[Task to carry out]:
Return the listing below word for word.

[Source material]:
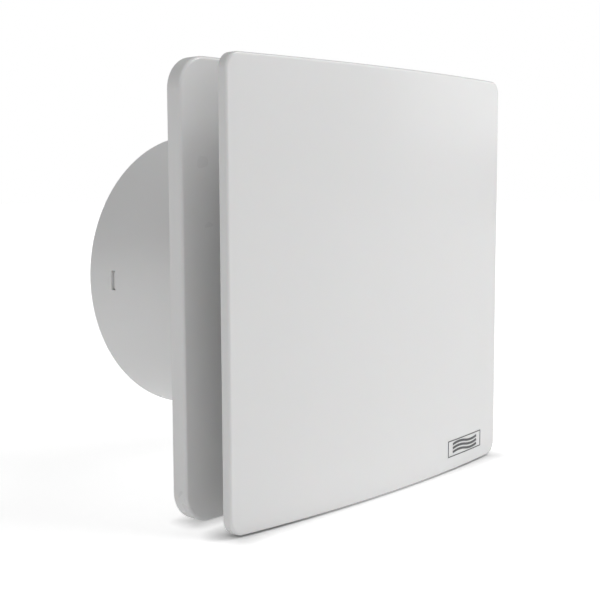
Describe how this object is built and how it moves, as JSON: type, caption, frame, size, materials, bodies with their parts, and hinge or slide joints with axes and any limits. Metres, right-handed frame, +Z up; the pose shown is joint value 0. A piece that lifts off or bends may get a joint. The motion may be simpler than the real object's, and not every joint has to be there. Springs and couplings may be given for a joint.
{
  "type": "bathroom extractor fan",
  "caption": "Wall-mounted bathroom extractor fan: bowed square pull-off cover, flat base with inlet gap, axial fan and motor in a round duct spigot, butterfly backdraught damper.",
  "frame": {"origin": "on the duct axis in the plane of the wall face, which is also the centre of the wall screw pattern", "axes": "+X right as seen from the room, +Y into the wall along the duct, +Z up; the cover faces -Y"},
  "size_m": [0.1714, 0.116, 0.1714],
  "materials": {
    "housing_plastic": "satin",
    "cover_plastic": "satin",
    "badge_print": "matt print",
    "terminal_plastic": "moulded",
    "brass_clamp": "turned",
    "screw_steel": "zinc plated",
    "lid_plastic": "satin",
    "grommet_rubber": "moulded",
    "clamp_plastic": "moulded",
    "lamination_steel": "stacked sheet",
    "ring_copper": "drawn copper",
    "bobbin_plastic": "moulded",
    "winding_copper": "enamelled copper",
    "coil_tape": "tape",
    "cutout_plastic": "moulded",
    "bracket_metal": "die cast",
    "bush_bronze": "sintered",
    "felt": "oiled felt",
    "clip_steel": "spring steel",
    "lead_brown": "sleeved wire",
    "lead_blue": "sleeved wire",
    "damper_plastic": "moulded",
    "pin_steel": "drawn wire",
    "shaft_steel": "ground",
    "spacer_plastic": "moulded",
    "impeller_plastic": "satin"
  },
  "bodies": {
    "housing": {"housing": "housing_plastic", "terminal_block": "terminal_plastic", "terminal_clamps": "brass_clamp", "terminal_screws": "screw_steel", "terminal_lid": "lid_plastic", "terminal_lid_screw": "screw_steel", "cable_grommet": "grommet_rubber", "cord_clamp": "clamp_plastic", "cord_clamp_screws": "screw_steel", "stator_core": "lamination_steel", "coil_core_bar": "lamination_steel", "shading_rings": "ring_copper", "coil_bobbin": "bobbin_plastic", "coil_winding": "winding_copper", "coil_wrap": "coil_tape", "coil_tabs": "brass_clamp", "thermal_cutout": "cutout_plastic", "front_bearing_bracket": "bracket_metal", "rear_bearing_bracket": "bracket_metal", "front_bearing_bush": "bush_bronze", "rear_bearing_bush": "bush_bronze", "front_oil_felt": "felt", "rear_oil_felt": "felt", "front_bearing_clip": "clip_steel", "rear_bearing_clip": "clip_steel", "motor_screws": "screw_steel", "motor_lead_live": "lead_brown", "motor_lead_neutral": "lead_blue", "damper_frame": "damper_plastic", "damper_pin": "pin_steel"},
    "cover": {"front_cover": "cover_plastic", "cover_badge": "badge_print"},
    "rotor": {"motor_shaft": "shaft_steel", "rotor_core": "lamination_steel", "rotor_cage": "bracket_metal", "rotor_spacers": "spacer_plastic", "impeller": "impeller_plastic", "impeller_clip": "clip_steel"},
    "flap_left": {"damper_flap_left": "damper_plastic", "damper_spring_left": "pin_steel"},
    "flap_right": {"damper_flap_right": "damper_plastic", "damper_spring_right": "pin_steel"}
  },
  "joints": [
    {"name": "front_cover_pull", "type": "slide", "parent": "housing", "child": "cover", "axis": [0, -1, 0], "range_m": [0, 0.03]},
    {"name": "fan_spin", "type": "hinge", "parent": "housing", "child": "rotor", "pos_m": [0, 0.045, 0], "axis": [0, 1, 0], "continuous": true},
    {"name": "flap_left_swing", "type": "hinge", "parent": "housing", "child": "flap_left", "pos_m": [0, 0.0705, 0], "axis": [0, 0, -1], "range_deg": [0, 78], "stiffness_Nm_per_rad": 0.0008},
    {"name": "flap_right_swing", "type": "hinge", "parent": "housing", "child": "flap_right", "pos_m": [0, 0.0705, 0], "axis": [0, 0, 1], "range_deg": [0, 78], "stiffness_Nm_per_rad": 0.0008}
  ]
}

[Task answer]:
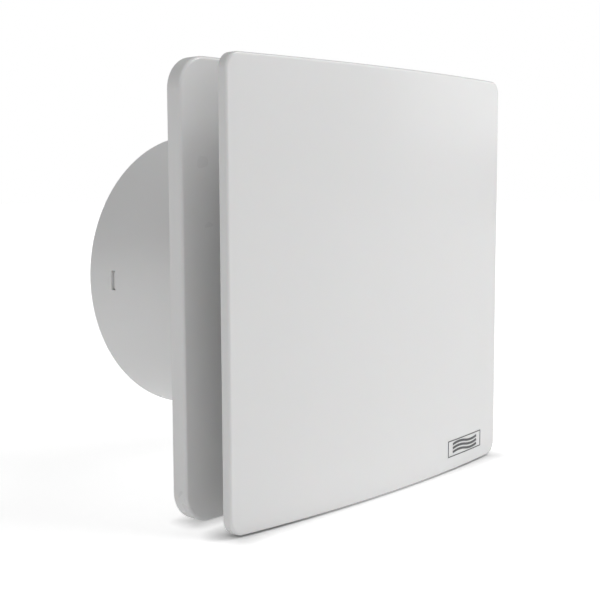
Describe how this object is built and how it moves, as JSON: type, caption, frame, size, materials, bodies with their parts, and hinge or slide joints with axes and any limits. Metres, right-handed frame, +Z up; the pose shown is joint value 0. A piece that lifts off or bends may get a joint. The motion may be simpler than the real object's, and not every joint has to be there. Springs and couplings may be given for a joint.
{
  "type": "bathroom extractor fan",
  "caption": "Wall-mounted bathroom extractor fan: bowed square pull-off cover, flat base with inlet gap, axial fan and motor in a round duct spigot, butterfly backdraught damper.",
  "frame": {"origin": "on the duct axis in the plane of the wall face, which is also the centre of the wall screw pattern", "axes": "+X right as seen from the room, +Y into the wall along the duct, +Z up; the cover faces -Y"},
  "size_m": [0.1714, 0.116, 0.1714],
  "materials": {
    "housing_plastic": "satin",
    "cover_plastic": "satin",
    "badge_print": "matt print",
    "terminal_plastic": "moulded",
    "brass_clamp": "turned",
    "screw_steel": "zinc plated",
    "lid_plastic": "satin",
    "grommet_rubber": "moulded",
    "clamp_plastic": "moulded",
    "lamination_steel": "stacked sheet",
    "ring_copper": "drawn copper",
    "bobbin_plastic": "moulded",
    "winding_copper": "enamelled copper",
    "coil_tape": "tape",
    "cutout_plastic": "moulded",
    "bracket_metal": "die cast",
    "bush_bronze": "sintered",
    "felt": "oiled felt",
    "clip_steel": "spring steel",
    "lead_brown": "sleeved wire",
    "lead_blue": "sleeved wire",
    "damper_plastic": "moulded",
    "pin_steel": "drawn wire",
    "shaft_steel": "ground",
    "spacer_plastic": "moulded",
    "impeller_plastic": "satin"
  },
  "bodies": {
    "housing": {"housing": "housing_plastic", "terminal_block": "terminal_plastic", "terminal_clamps": "brass_clamp", "terminal_screws": "screw_steel", "terminal_lid": "lid_plastic", "terminal_lid_screw": "screw_steel", "cable_grommet": "grommet_rubber", "cord_clamp": "clamp_plastic", "cord_clamp_screws": "screw_steel", "stator_core": "lamination_steel", "coil_core_bar": "lamination_steel", "shading_rings": "ring_copper", "coil_bobbin": "bobbin_plastic", "coil_winding": "winding_copper", "coil_wrap": "coil_tape", "coil_tabs": "brass_clamp", "thermal_cutout": "cutout_plastic", "front_bearing_bracket": "bracket_metal", "rear_bearing_bracket": "bracket_metal", "front_bearing_bush": "bush_bronze", "rear_bearing_bush": "bush_bronze", "front_oil_felt": "felt", "rear_oil_felt": "felt", "front_bearing_clip": "clip_steel", "rear_bearing_clip": "clip_steel", "motor_screws": "screw_steel", "motor_lead_live": "lead_brown", "motor_lead_neutral": "lead_blue", "damper_frame": "damper_plastic", "damper_pin": "pin_steel"},
    "cover": {"front_cover": "cover_plastic", "cover_badge": "badge_print"},
    "rotor": {"motor_shaft": "shaft_steel", "rotor_core": "lamination_steel", "rotor_cage": "bracket_metal", "rotor_spacers": "spacer_plastic", "impeller": "impeller_plastic", "impeller_clip": "clip_steel"},
    "flap_left": {"damper_flap_left": "damper_plastic", "damper_spring_left": "pin_steel"},
    "flap_right": {"damper_flap_right": "damper_plastic", "damper_spring_right": "pin_steel"}
  },
  "joints": [
    {"name": "front_cover_pull", "type": "slide", "parent": "housing", "child": "cover", "axis": [0, -1, 0], "range_m": [0, 0.03]},
    {"name": "fan_spin", "type": "hinge", "parent": "housing", "child": "rotor", "pos_m": [0, 0.045, 0], "axis": [0, 1, 0], "continuous": true},
    {"name": "flap_left_swing", "type": "hinge", "parent": "housing", "child": "flap_left", "pos_m": [0, 0.0705, 0], "axis": [0, 0, -1], "range_deg": [0, 78], "stiffness_Nm_per_rad": 0.0008},
    {"name": "flap_right_swing", "type": "hinge", "parent": "housing", "child": "flap_right", "pos_m": [0, 0.0705, 0], "axis": [0, 0, 1], "range_deg": [0, 78], "stiffness_Nm_per_rad": 0.0008}
  ]
}